* Available data *

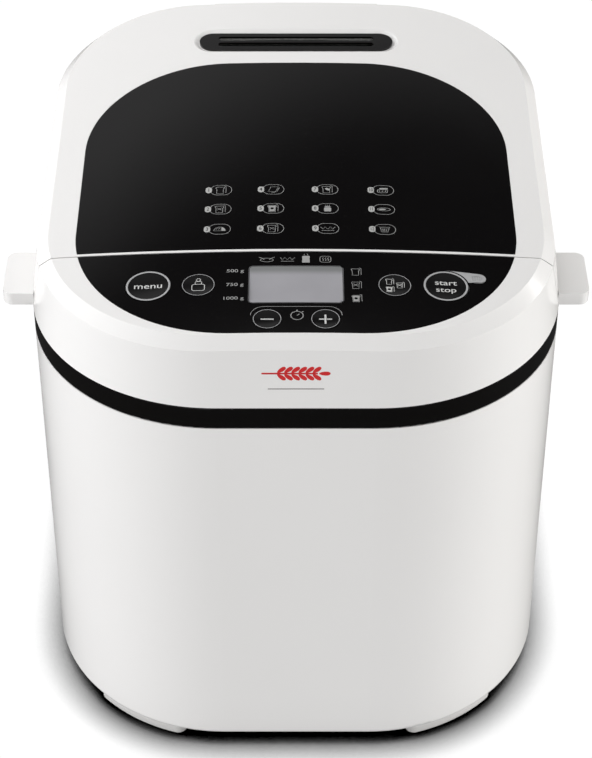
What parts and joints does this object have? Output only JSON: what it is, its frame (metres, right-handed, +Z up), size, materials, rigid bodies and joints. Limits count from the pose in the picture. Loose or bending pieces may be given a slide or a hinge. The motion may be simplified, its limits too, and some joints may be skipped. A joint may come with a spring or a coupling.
{
  "type": "bread machine",
  "caption": "Compact countertop bread machine with a hinged crowned lid, sloping control panel with keys and display, lift-out pan with bail and paddle, and a belt drive.",
  "frame": {"origin": "middle of the machine's footprint on the worktop, under the foot pads", "axes": "+Z up, the control panel faces -Y, +X to the right seen from the front"},
  "size_m": [0.299, 0.302, 0.297],
  "materials": {
    "white_casing": "gloss moulded",
    "black_gloss": "gloss",
    "display_glass": "gloss",
    "key_cap": "gloss",
    "light_guide": "satin",
    "black_plastic": "satin",
    "rubber_pad": "matte",
    "board": "satin",
    "sheet_steel": "brushed",
    "bright_steel": "polished",
    "element_sheath": "oxidised",
    "pan_coating": "non-stick coating",
    "bronze": "turned",
    "die_cast": "cast",
    "belt_rubber": "ribbed"
  },
  "bodies": {
    "root": {"lower_body": "white_casing", "base_plate": "white_casing", "front_feet": "white_casing", "rear_feet": "white_casing", "foot_pads": "rubber_pad", "base_screws": "bright_steel", "trim_band": "black_gloss", "front_fascia": "white_casing", "control_panel": "black_gloss", "lcd_window": "display_glass", "lcd_module": "black_plastic", "start_lamp": "light_guide", "control_board": "board", "board_screws": "bright_steel", "upper_housing": "white_casing", "hinge_pins": "bright_steel", "baking_chamber": "sheet_steel", "chamber_supports": "sheet_steel", "heating_element": "element_sheath", "element_clips": "sheet_steel", "temperature_sensor": "bright_steel", "thermal_fuse": "black_plastic", "pan_socket": "die_cast", "bearing_housing": "die_cast", "bearing_bush": "bronze", "belt": "belt_rubber", "motor": "sheet_steel", "motor_bracket": "sheet_steel", "motor_capacitor": "black_plastic", "board_frame": "black_plastic", "power_board": "board", "supply_gland": "black_plastic"},
    "lid": {"lid_frame": "white_casing", "lid_insert": "black_gloss", "vent_grille": "black_gloss", "lid_tray": "sheet_steel", "steam_duct": "black_plastic"},
    "drive": {"large_pulley": "black_plastic", "drive_shaft": "bright_steel", "drive_dog": "die_cast"},
    "motor_rotor": {"small_pulley": "bright_steel", "motor_shaft": "bright_steel"},
    "pan": {"bread_pan": "pan_coating", "pan_bush": "bronze"},
    "bail": {"pan_bail": "bright_steel"},
    "paddle": {"kneading_paddle": "pan_coating", "pan_shaft": "bright_steel", "pan_coupler": "die_cast"},
    "key_menu": {"key_menu": "key_cap"},
    "key_weight": {"key_weight": "key_cap"},
    "key_crust": {"key_crust": "key_cap"},
    "key_start_stop": {"key_start_stop": "key_cap"},
    "key_minus": {"key_minus": "key_cap"},
    "key_plus": {"key_plus": "key_cap"}
  },
  "joints": [
    {"name": "lid_hinge", "type": "hinge", "parent": "root", "child": "lid", "pos_m": [0, 0.14, 0.284], "axis": [-1, 0, 0], "range_deg": [0, 78]},
    {"name": "pan_lift", "type": "slide", "parent": "root", "child": "pan", "axis": [0, 0, 1], "range_m": [0, 0.008]},
    {"name": "bail_swing", "type": "hinge", "parent": "pan", "child": "bail", "pos_m": [0, 0.034, 0.174], "axis": [-1, 0, 0], "range_deg": [0, 160]},
    {"name": "drive_spin", "type": "hinge", "parent": "root", "child": "drive", "pos_m": [0, 0.034, 0.022], "axis": [0, 0, 1], "continuous": true},
    {"name": "motor_spin", "type": "hinge", "parent": "root", "child": "motor_rotor", "pos_m": [0, -0.1, 0.022], "axis": [0, 0, 1], "continuous": true},
    {"name": "paddle_spin", "type": "hinge", "parent": "pan", "child": "paddle", "pos_m": [0, 0.034, 0.08], "axis": [0, 0, 1], "continuous": true},
    {"name": "press_menu", "type": "slide", "parent": "root", "child": "key_menu", "axis": [0.051, 0.0655, -0.9965], "range_m": [0, 0.0008], "stiffness_N_per_m": 400},
    {"name": "press_weight", "type": "slide", "parent": "root", "child": "key_weight", "axis": [0.0337, 0.0655, -0.9973], "range_m": [0, 0.0008], "stiffness_N_per_m": 400},
    {"name": "press_crust", "type": "slide", "parent": "root", "child": "key_crust", "axis": [-0.0341, 0.0655, -0.9973], "range_m": [0, 0.0008], "stiffness_N_per_m": 400},
    {"name": "press_start_stop", "type": "slide", "parent": "root", "child": "key_start_stop", "axis": [-0.0517, 0.0655, -0.9965], "range_m": [0, 0.0008], "stiffness_N_per_m": 400},
    {"name": "press_minus", "type": "slide", "parent": "root", "child": "key_minus", "axis": [0.0098, 0.0656, -0.9978], "range_m": [0, 0.0008], "stiffness_N_per_m": 400},
    {"name": "press_plus", "type": "slide", "parent": "root", "child": "key_plus", "axis": [-0.01, 0.0656, -0.9978], "range_m": [0, 0.0008], "stiffness_N_per_m": 400}
  ],
  "couplings": [
    {"joint": "motor_spin", "follows": "drive_spin", "ratio": 6.1111},
    {"joint": "paddle_spin", "follows": "drive_spin", "ratio": 1}
  ]
}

* What needs to be done *
Write out each line of the data above again, exactly as given.

* Solution to this task *
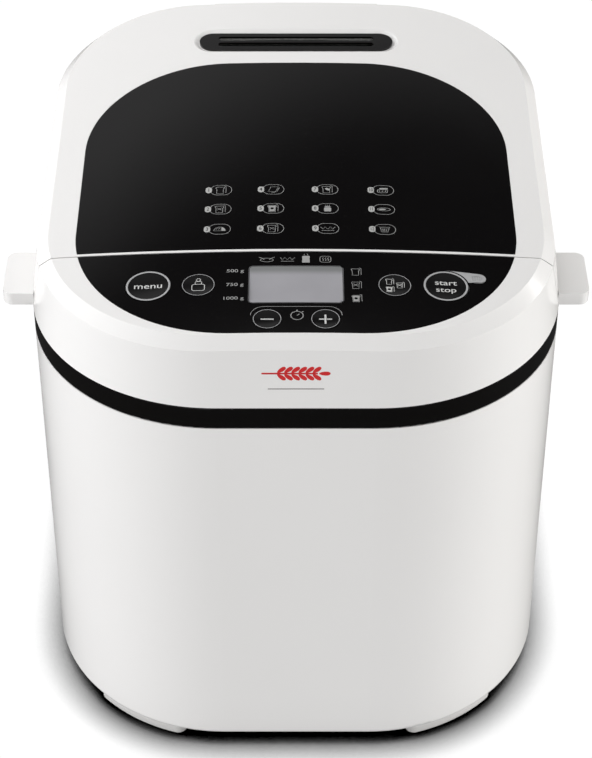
What parts and joints does this object have? Output only JSON: what it is, its frame (metres, right-handed, +Z up), size, materials, rigid bodies and joints. Limits count from the pose in the picture. Loose or bending pieces may be given a slide or a hinge. The motion may be simplified, its limits too, and some joints may be skipped. A joint may come with a spring or a coupling.
{
  "type": "bread machine",
  "caption": "Compact countertop bread machine with a hinged crowned lid, sloping control panel with keys and display, lift-out pan with bail and paddle, and a belt drive.",
  "frame": {"origin": "middle of the machine's footprint on the worktop, under the foot pads", "axes": "+Z up, the control panel faces -Y, +X to the right seen from the front"},
  "size_m": [0.299, 0.302, 0.297],
  "materials": {
    "white_casing": "gloss moulded",
    "black_gloss": "gloss",
    "display_glass": "gloss",
    "key_cap": "gloss",
    "light_guide": "satin",
    "black_plastic": "satin",
    "rubber_pad": "matte",
    "board": "satin",
    "sheet_steel": "brushed",
    "bright_steel": "polished",
    "element_sheath": "oxidised",
    "pan_coating": "non-stick coating",
    "bronze": "turned",
    "die_cast": "cast",
    "belt_rubber": "ribbed"
  },
  "bodies": {
    "root": {"lower_body": "white_casing", "base_plate": "white_casing", "front_feet": "white_casing", "rear_feet": "white_casing", "foot_pads": "rubber_pad", "base_screws": "bright_steel", "trim_band": "black_gloss", "front_fascia": "white_casing", "control_panel": "black_gloss", "lcd_window": "display_glass", "lcd_module": "black_plastic", "start_lamp": "light_guide", "control_board": "board", "board_screws": "bright_steel", "upper_housing": "white_casing", "hinge_pins": "bright_steel", "baking_chamber": "sheet_steel", "chamber_supports": "sheet_steel", "heating_element": "element_sheath", "element_clips": "sheet_steel", "temperature_sensor": "bright_steel", "thermal_fuse": "black_plastic", "pan_socket": "die_cast", "bearing_housing": "die_cast", "bearing_bush": "bronze", "belt": "belt_rubber", "motor": "sheet_steel", "motor_bracket": "sheet_steel", "motor_capacitor": "black_plastic", "board_frame": "black_plastic", "power_board": "board", "supply_gland": "black_plastic"},
    "lid": {"lid_frame": "white_casing", "lid_insert": "black_gloss", "vent_grille": "black_gloss", "lid_tray": "sheet_steel", "steam_duct": "black_plastic"},
    "drive": {"large_pulley": "black_plastic", "drive_shaft": "bright_steel", "drive_dog": "die_cast"},
    "motor_rotor": {"small_pulley": "bright_steel", "motor_shaft": "bright_steel"},
    "pan": {"bread_pan": "pan_coating", "pan_bush": "bronze"},
    "bail": {"pan_bail": "bright_steel"},
    "paddle": {"kneading_paddle": "pan_coating", "pan_shaft": "bright_steel", "pan_coupler": "die_cast"},
    "key_menu": {"key_menu": "key_cap"},
    "key_weight": {"key_weight": "key_cap"},
    "key_crust": {"key_crust": "key_cap"},
    "key_start_stop": {"key_start_stop": "key_cap"},
    "key_minus": {"key_minus": "key_cap"},
    "key_plus": {"key_plus": "key_cap"}
  },
  "joints": [
    {"name": "lid_hinge", "type": "hinge", "parent": "root", "child": "lid", "pos_m": [0, 0.14, 0.284], "axis": [-1, 0, 0], "range_deg": [0, 78]},
    {"name": "pan_lift", "type": "slide", "parent": "root", "child": "pan", "axis": [0, 0, 1], "range_m": [0, 0.008]},
    {"name": "bail_swing", "type": "hinge", "parent": "pan", "child": "bail", "pos_m": [0, 0.034, 0.174], "axis": [-1, 0, 0], "range_deg": [0, 160]},
    {"name": "drive_spin", "type": "hinge", "parent": "root", "child": "drive", "pos_m": [0, 0.034, 0.022], "axis": [0, 0, 1], "continuous": true},
    {"name": "motor_spin", "type": "hinge", "parent": "root", "child": "motor_rotor", "pos_m": [0, -0.1, 0.022], "axis": [0, 0, 1], "continuous": true},
    {"name": "paddle_spin", "type": "hinge", "parent": "pan", "child": "paddle", "pos_m": [0, 0.034, 0.08], "axis": [0, 0, 1], "continuous": true},
    {"name": "press_menu", "type": "slide", "parent": "root", "child": "key_menu", "axis": [0.051, 0.0655, -0.9965], "range_m": [0, 0.0008], "stiffness_N_per_m": 400},
    {"name": "press_weight", "type": "slide", "parent": "root", "child": "key_weight", "axis": [0.0337, 0.0655, -0.9973], "range_m": [0, 0.0008], "stiffness_N_per_m": 400},
    {"name": "press_crust", "type": "slide", "parent": "root", "child": "key_crust", "axis": [-0.0341, 0.0655, -0.9973], "range_m": [0, 0.0008], "stiffness_N_per_m": 400},
    {"name": "press_start_stop", "type": "slide", "parent": "root", "child": "key_start_stop", "axis": [-0.0517, 0.0655, -0.9965], "range_m": [0, 0.0008], "stiffness_N_per_m": 400},
    {"name": "press_minus", "type": "slide", "parent": "root", "child": "key_minus", "axis": [0.0098, 0.0656, -0.9978], "range_m": [0, 0.0008], "stiffness_N_per_m": 400},
    {"name": "press_plus", "type": "slide", "parent": "root", "child": "key_plus", "axis": [-0.01, 0.0656, -0.9978], "range_m": [0, 0.0008], "stiffness_N_per_m": 400}
  ],
  "couplings": [
    {"joint": "motor_spin", "follows": "drive_spin", "ratio": 6.1111},
    {"joint": "paddle_spin", "follows": "drive_spin", "ratio": 1}
  ]
}